This 30 min experience report gives attendees another perspective on how one software company is approaching selling and executing user experience projects using Agile methodologies. Specifically, we will focus on our experience and approach to expanding User Research (UR) component in our projects. We feel that UR is vital to a successful software project but is the hardest part of User Experience to sell because it is often viewed as 1) taking more time, 2) costing more money, 3) slowing down development, and 4) unnecessary (“we already know the users”). This report details what it took for us to push UR despite these obstacles and why it has been worthwhile. We have many lessons learned that we believe can benefit other teams who are in similar circumstances. We have about half a dozen projects that have used an Agile approach from which to frame our learning.
The report touches on five key points:
Value We will start with a very short overview of what our company believes about the value gained from performing User Research (UR) in software development and how that was reinforced in early projects.
Challenges Then we’ll move into the challenges our team faced while trying to include UR into an existing Agile/Scrum process. The challenges include: time, budget, lack of developer and management understanding of UX and the desire for tangible deliverables.
Approach Next we’ll move into the approaches we used to break UR activities into smaller and more iterative chunks that fit better into an Agile environment.
Techinques Also, we’ll discuss specific UR techniques we used, such as: remote contextual inquiry, pluralistic walkthroughs, surveys, interviews, participatory design and informal think-alouds.
Roles Finally we’ll talk about how we organized project teams and the effects different roles have on the quality of user research and which roles can benefit from participating in UR.

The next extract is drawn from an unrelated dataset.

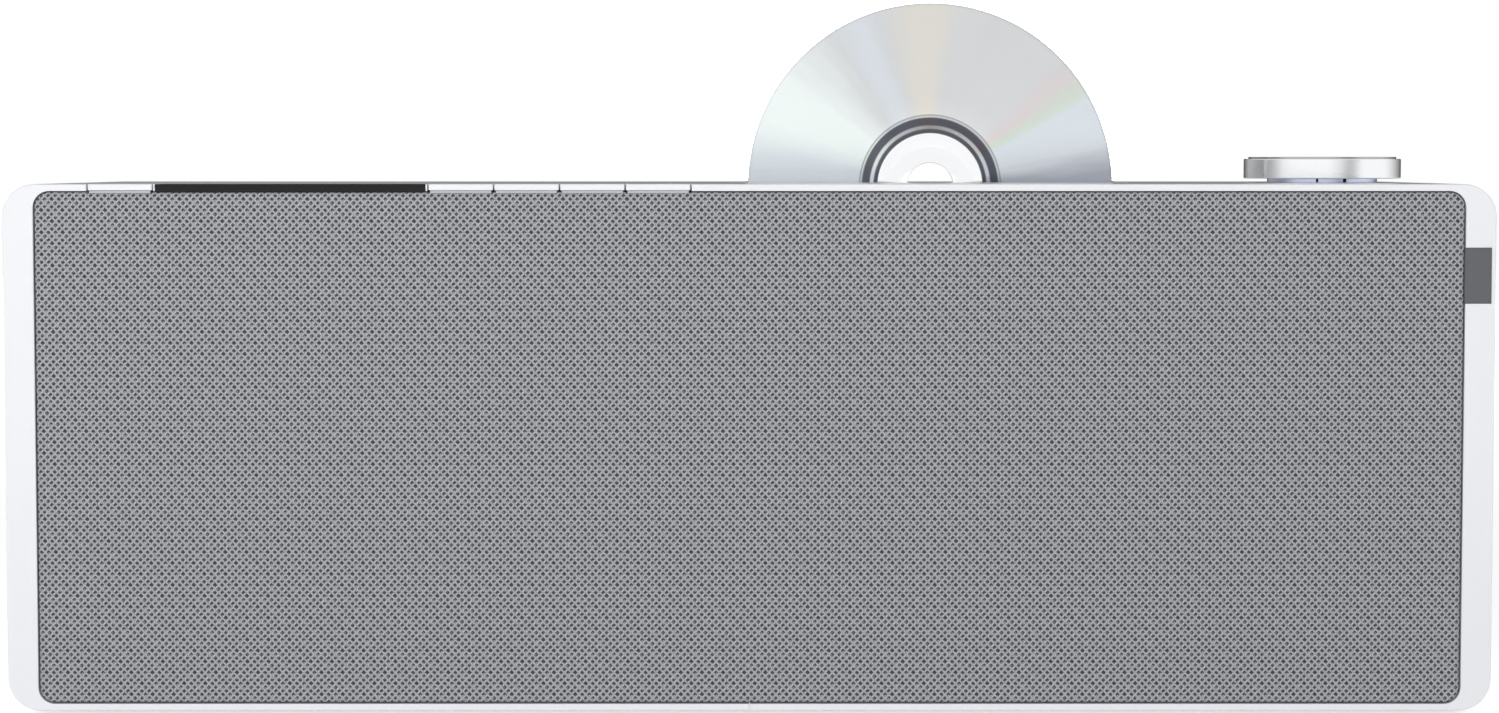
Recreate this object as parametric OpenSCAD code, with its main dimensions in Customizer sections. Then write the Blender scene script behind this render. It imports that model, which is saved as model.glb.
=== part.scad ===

Background: We are a new UX practice and a national design center in a well-established national systems integrator and Microsoft gold partner. The UX team had little to no prior exposure to Agile, while the sales and technical teams, in turn, had not previously worked with a user experience team. Together, they realized that a completely new approach would be needed in order to integrate strong user-centered design principals with a flexible Agile development process.